■ DATA EXCERPT
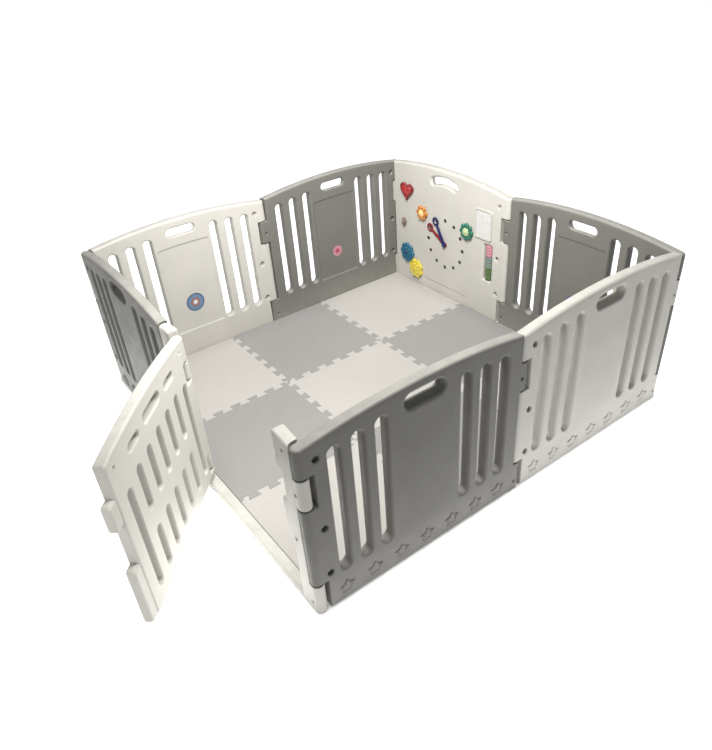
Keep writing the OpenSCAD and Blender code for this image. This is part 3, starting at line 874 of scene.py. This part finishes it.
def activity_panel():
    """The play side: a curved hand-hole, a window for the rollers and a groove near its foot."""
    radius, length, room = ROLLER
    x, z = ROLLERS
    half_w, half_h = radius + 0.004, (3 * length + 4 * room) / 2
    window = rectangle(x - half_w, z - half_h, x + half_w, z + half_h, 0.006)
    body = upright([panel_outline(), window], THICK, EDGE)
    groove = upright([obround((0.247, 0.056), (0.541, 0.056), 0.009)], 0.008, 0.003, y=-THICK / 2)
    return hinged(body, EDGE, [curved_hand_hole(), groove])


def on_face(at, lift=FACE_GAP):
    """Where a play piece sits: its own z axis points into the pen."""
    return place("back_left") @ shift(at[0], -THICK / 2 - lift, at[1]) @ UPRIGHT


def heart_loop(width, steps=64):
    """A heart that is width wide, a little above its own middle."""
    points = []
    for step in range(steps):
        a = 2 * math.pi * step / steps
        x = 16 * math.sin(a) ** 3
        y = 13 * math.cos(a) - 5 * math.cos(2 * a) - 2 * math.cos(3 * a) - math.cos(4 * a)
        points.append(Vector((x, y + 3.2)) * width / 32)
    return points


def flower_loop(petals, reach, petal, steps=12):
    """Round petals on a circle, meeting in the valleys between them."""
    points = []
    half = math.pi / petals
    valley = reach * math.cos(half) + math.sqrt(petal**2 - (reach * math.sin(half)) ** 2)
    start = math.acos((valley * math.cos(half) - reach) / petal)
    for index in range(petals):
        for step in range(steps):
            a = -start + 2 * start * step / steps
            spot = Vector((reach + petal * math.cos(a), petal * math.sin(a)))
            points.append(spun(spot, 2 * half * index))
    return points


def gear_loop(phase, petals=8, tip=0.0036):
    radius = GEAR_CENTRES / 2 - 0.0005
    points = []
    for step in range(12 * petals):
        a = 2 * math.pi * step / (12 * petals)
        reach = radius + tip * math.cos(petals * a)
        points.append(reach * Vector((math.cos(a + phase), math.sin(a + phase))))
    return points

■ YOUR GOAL
Quote the material exactly, leaving nothing out.

■ TASK RESPONSE
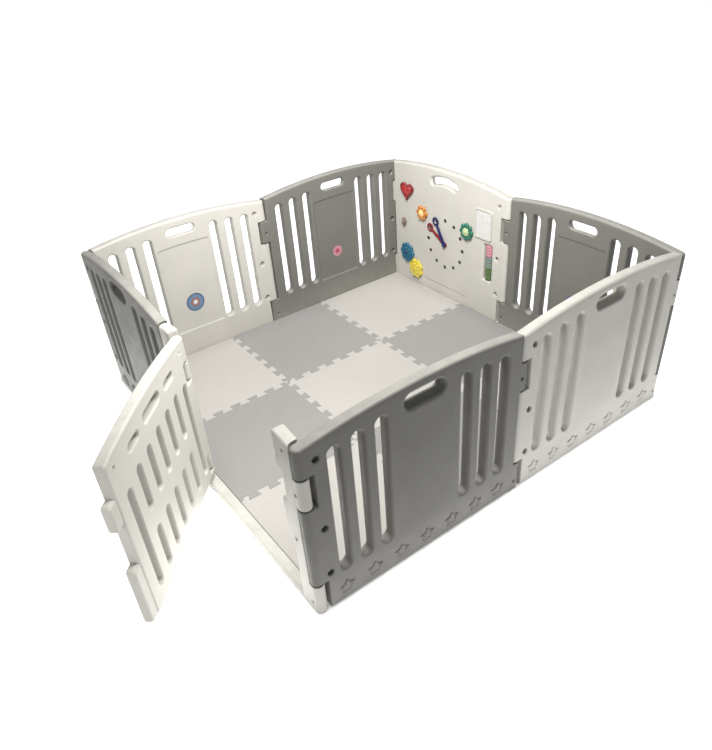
Keep writing the OpenSCAD and Blender code for this image. This is part 3, starting at line 874 of scene.py. This part finishes it.
def activity_panel():
    """The play side: a curved hand-hole, a window for the rollers and a groove near its foot."""
    radius, length, room = ROLLER
    x, z = ROLLERS
    half_w, half_h = radius + 0.004, (3 * length + 4 * room) / 2
    window = rectangle(x - half_w, z - half_h, x + half_w, z + half_h, 0.006)
    body = upright([panel_outline(), window], THICK, EDGE)
    groove = upright([obround((0.247, 0.056), (0.541, 0.056), 0.009)], 0.008, 0.003, y=-THICK / 2)
    return hinged(body, EDGE, [curved_hand_hole(), groove])


def on_face(at, lift=FACE_GAP):
    """Where a play piece sits: its own z axis points into the pen."""
    return place("back_left") @ shift(at[0], -THICK / 2 - lift, at[1]) @ UPRIGHT


def heart_loop(width, steps=64):
    """A heart that is width wide, a little above its own middle."""
    points = []
    for step in range(steps):
        a = 2 * math.pi * step / steps
        x = 16 * math.sin(a) ** 3
        y = 13 * math.cos(a) - 5 * math.cos(2 * a) - 2 * math.cos(3 * a) - math.cos(4 * a)
        points.append(Vector((x, y + 3.2)) * width / 32)
    return points


def flower_loop(petals, reach, petal, steps=12):
    """Round petals on a circle, meeting in the valleys between them."""
    points = []
    half = math.pi / petals
    valley = reach * math.cos(half) + math.sqrt(petal**2 - (reach * math.sin(half)) ** 2)
    start = math.acos((valley * math.cos(half) - reach) / petal)
    for index in range(petals):
        for step in range(steps):
            a = -start + 2 * start * step / steps
            spot = Vector((reach + petal * math.cos(a), petal * math.sin(a)))
            points.append(spun(spot, 2 * half * index))
    return points


def gear_loop(phase, petals=8, tip=0.0036):
    radius = GEAR_CENTRES / 2 - 0.0005
    points = []
    for step in range(12 * petals):
        a = 2 * math.pi * step / (12 * petals)
        reach = radius + tip * math.cos(petals * a)
        points.append(reach * Vector((math.cos(a + phase), math.sin(a + phase))))
    return points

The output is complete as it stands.